Editor's Note: With Pinocchio, Vampire Slayer from SLG Publishing hitting comic shops this week, we asked writer Van Jensen to share his thoughts on vampires in this guest post for Robot 666 week.

by Van Jensen

This past weekend, I was a guest at the Vampire Film Festival in New Orleans, a fitting enough setting with my first book -- Pinocchio, Vampire Slayer -- coming out this week. With vampires in books (Twilight), TV (True Blood and Vampire Diaries) and movies (Twilight and The Vampire's Apprentice) exhibiting unrivaled pop cultural dominance at the moment, it's a good time to be aboard the bloodsucker bandwagon.

But I have to confide a secret: I don't like vampires.

It's not that the concept is a bad one. Immortal, undead, shape-shifting, bloodsucking monsters of the night? I can get behind that. But the execution almost always leaves so much to be desired. Twilight is the obvious punching bag, with its ridiculous additions to the mythology (sparkle, anyone?), disturbing sexual commentary and milquetoast vampires. Grady Hendrix already perfectly explained the disappointment of these sissified vampires whose chief concern is how not to bite anyone, so I don't need to elaborate.

True Blood, to its credit, is far superior to Twilight and at least has a relevant point to make by using vampirism as a stand-in for homosexuality. The latest Esquire has a fun essay that delves further into the idea of Americans embracing vampires equating to an increased interest in sexual "freakiness."

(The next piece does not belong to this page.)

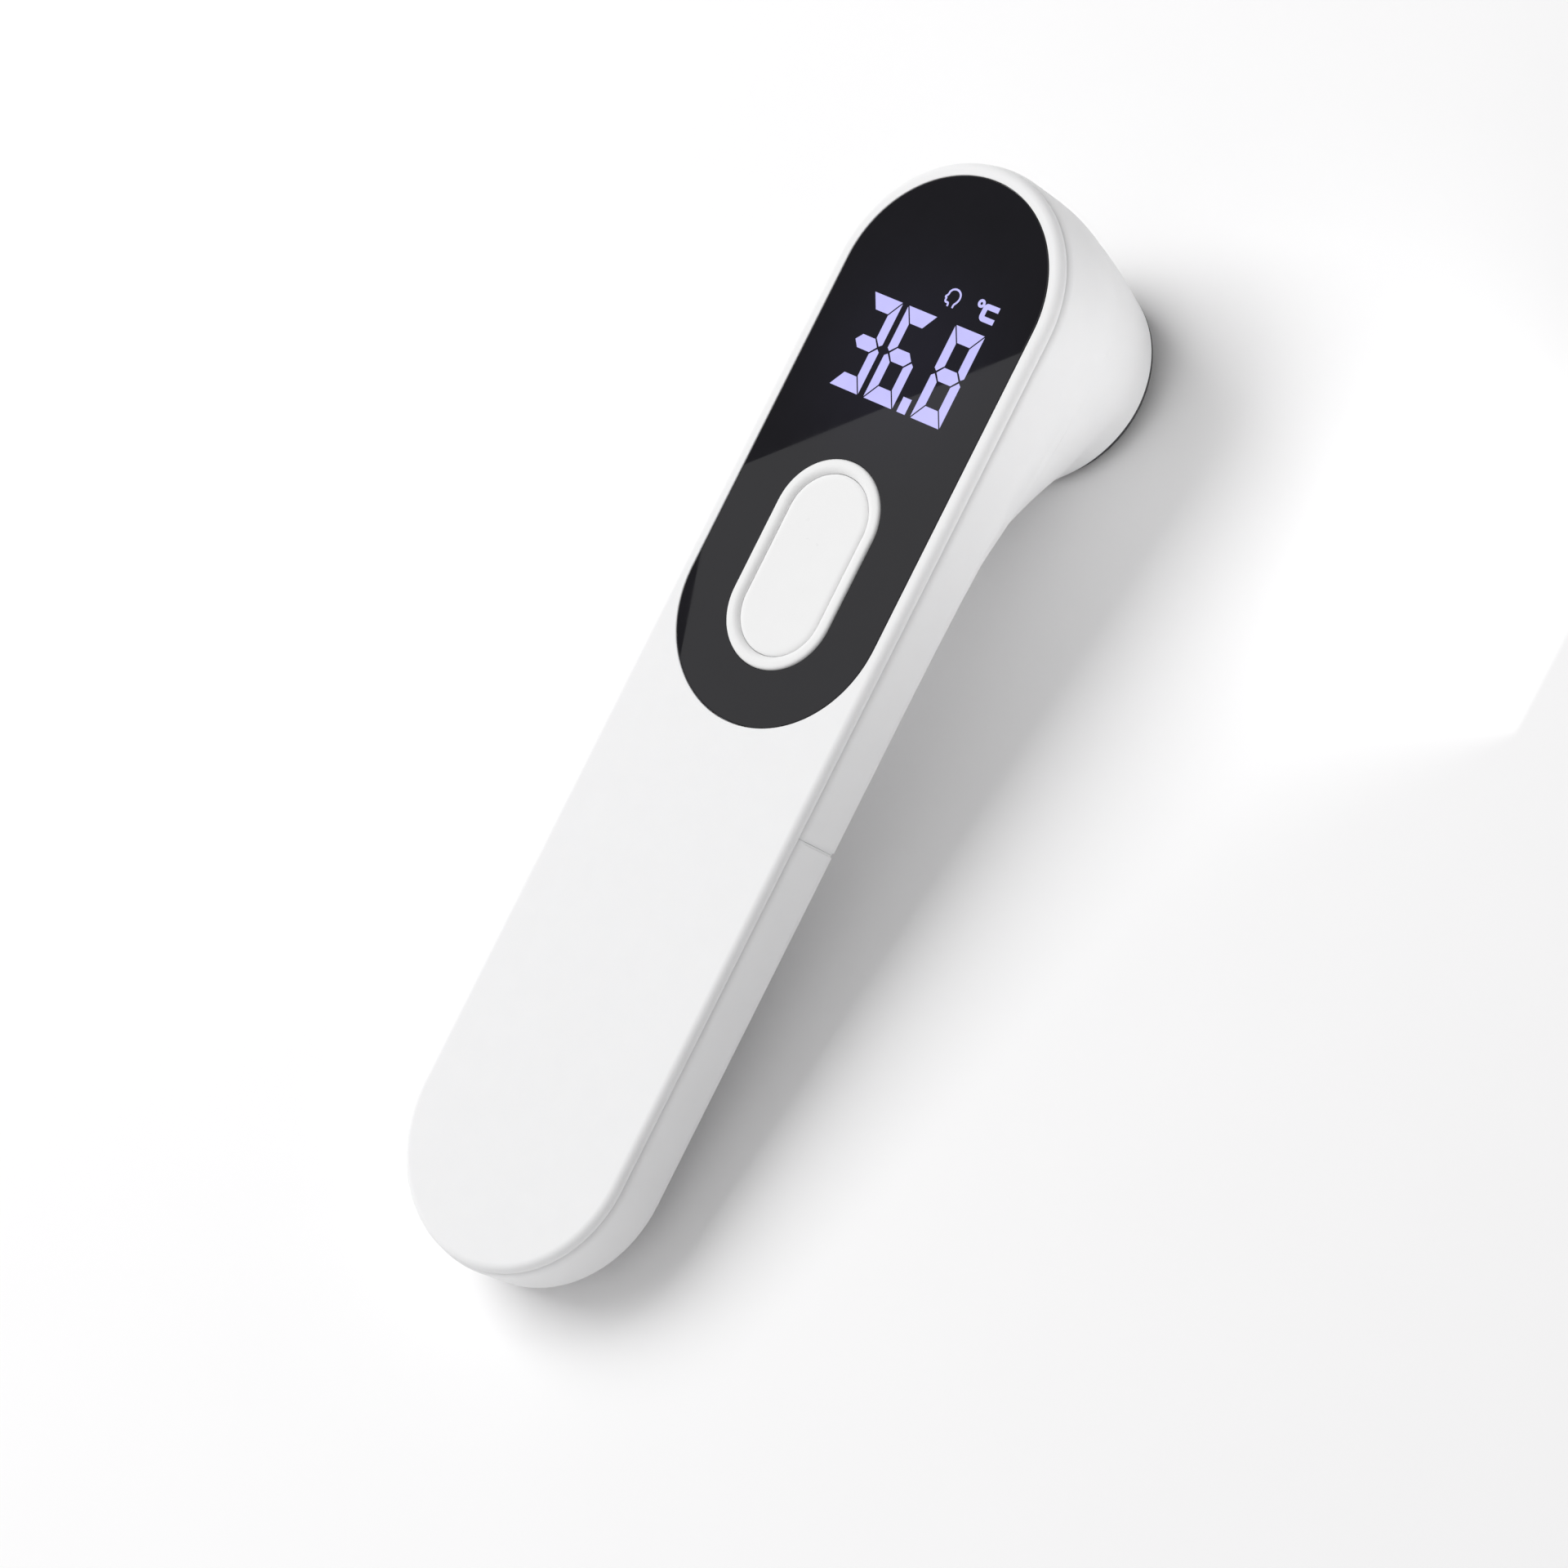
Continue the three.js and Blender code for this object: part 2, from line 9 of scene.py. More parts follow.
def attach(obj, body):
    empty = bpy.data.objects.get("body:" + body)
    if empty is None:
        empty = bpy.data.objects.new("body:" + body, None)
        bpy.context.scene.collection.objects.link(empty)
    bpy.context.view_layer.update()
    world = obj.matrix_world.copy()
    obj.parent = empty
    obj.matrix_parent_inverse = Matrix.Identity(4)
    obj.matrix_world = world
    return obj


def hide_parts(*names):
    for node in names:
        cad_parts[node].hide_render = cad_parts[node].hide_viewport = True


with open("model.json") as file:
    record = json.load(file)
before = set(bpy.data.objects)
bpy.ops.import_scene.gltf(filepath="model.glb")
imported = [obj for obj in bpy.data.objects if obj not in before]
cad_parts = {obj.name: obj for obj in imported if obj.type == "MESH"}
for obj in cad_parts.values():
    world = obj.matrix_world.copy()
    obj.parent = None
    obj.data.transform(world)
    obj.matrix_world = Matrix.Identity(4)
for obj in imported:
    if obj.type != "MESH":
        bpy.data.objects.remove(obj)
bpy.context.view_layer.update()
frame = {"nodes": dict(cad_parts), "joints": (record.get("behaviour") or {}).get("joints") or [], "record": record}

That original vampire libertine, Count Dracula, first appeared in 1897 in Bram Stoker's novel. And while I enjoy Dracula, I never saw it as living up to the hype. There lies the root of my disaffection for vampires in general, as all vampire stories to one degree or another build on Stoker's tale. Sure, there are usually a few wrinkles added (sparkle!), but Stoker created the mold of effeminate, cunning, daylight-shunning, evil creatures that crop up again and again.

When artist Dustin Higgins first asked me to craft a script based on his sketch of Pinocchio stabbing a vampire, I knew my only option was to try to find a new approach to vampires. It seemed a daunting task, with so many Stoker variants already created. Through some epiphany, I realized the answer lie in seeking out the vampire legends that existed before Stoker and his century of progeny.

It took a bit of digging, but before long I found old European folk stories of freshly dead bodies rising at night for unholy purposes. It was an unscientific people's way of explaining decomposition. It was disgusting. And it was rich with new possibility.

How did I find a new spin on Pinocchio? That's a story for another day.